Basildon is often seen as the epitome of Essexness. It was built on old plotlands after being designated a new town in 1949, in Colin Ward’s words, ‘to make some kind of urban entity out of Pitsea and Laindon, where by the end of the war there was a settled population of about 25,000 served by seventy-five miles of grass-track roads, mostly with no sewers and with standpipes for water supply’. None of this had any place in the Attlee government’s brave new England and the owners were duly enticed with the offer of a snug and sanitary new home with garden in the new town. And if the inducement failed, they were forced out.
To those who had not yet migrated from the war-ravaged East End, Basildon was a popular destination. It wasn’t Letchworth, but nor was it Limehouse. There was for one thing plenty of work, mostly in factories that were not too heavy-duty: Ilford cameras; Carreras tobacco; Ford radiators; Yardley cosmetics; Standard telephones. In the early days, the town was much admired by bien-pensant outsiders; they especially liked the pedestrianised town centre.

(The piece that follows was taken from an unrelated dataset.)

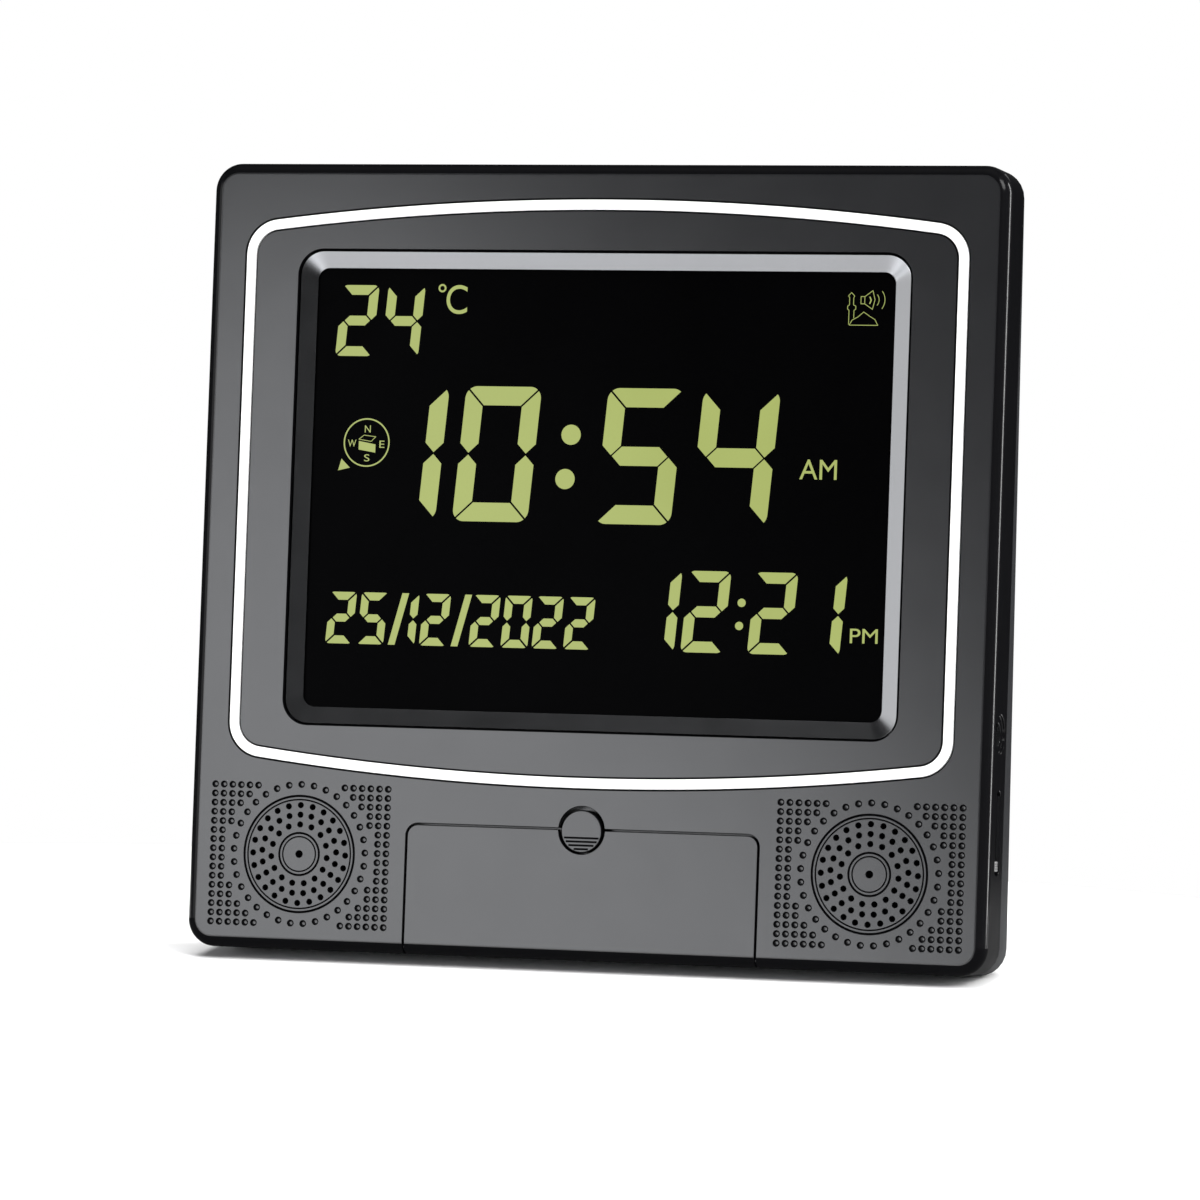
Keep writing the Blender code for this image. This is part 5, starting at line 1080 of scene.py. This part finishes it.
floor_net = Net("floor_paper")
floor_net.colour(floor_net.blend(floor_net.spread(floor_net.noise(3.0), 0.0, 1.0), (0.88, 0.88, 0.88),
                                 (0.91, 0.91, 0.91)))
floor_net.roughness(floor_net.spread(floor_net.noise(40.0), 0.85, 0.95))
floor_net.bump(floor_net.noise(400.0), 0.02, 0.1 * MM)
floor_net.fixed(Specular_IOR_Level=0.1)
sheet = bmesh.new()
rim = arc(*FLOOR_CENTRE, FLOOR_RADIUS, 0, 2 * math.pi, FLOOR_SIDES)[:-1]
sheet.faces.new([sheet.verts.new((x, y, 0)) for x, y in rim])
floor = from_bmesh("floor", sheet)
floor.data.materials.append(floor_net.material)


def world_light():
    world = bpy.data.worlds.new("studio")
    bpy.context.scene.world = world
    world.use_nodes = True
    nodes = world.node_tree.nodes
    links = world.node_tree.links
    output = nodes["World Output"]
    dim = nodes["Background"]
    dim.inputs["Color"].default_value = (0.95, 0.97, 1.0, 1)
    dim.inputs["Strength"].default_value = 0.02
    bright = nodes.new("ShaderNodeBackground")
    bright.inputs["Color"].default_value = (1, 1, 1, 1)
    bright.inputs["Strength"].default_value = 1.0
    rays = nodes.new("ShaderNodeLightPath")
    mix = nodes.new("ShaderNodeMixShader")
    links.new(rays.outputs["Is Camera Ray"], mix.inputs[0])
    links.new(dim.outputs[0], mix.inputs[1])
    links.new(bright.outputs[0], mix.inputs[2])
    links.new(mix.outputs[0], output.inputs["Surface"])


def area_light(name, place_at, aim, size, power, roll):
    data = bpy.data.lights.new(name, "AREA")
    data.shape = "RECTANGLE"
    data.size, data.size_y = size
    data.energy = power
    lamp = new_object(name, data)
    lamp.matrix_world = (Matrix.Translation(place_at)
                         @ (Vector(aim) - Vector(place_at)).to_track_quat("-Z", "Y").to_matrix().to_4x4()
                         @ Matrix.Rotation(math.radians(roll), 4, "Z"))


def sun_light(name, direction, strength, angle):
    data = bpy.data.lights.new(name, "SUN")
    data.energy = strength
    data.angle = math.radians(angle)
    lamp = new_object(name, data)
    lamp.rotation_euler = Vector(direction).to_track_quat("-Z", "Y").to_euler()


world_light()
sun_light("overhead", *SUN)
for lamp_values in BOXES:
    area_light(*lamp_values)
bpy.data.lights["left_box"].color = SOFT_BLUE

camera_data = bpy.data.cameras.new("camera")
camera_data.sensor_width = SENSOR_WIDTH
camera_data.lens = LENS
camera = new_object("camera", camera_data)
facing = Matrix((CAMERA_RIGHT, CAMERA_UP, CAMERA_BACK)).transposed().to_4x4()
camera.matrix_world = Matrix.Translation(CAMERA_PLACE) @ facing
bpy.context.scene.camera = camera
bpy.context.scene.view_settings.view_transform = "Standard"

But mistakes were made. The architects (consultant: the revered Sir Basil Spence) failed to notice that the shopping precinct would be a wind tunnel. And they failed to provide enough parking spaces anywhere, a problem exacerbated when, one by one, the factories began to close and Basildonians were forced, by hook, crook, car or train, to hunt far afield for work, often in London. A certain discontent crept in.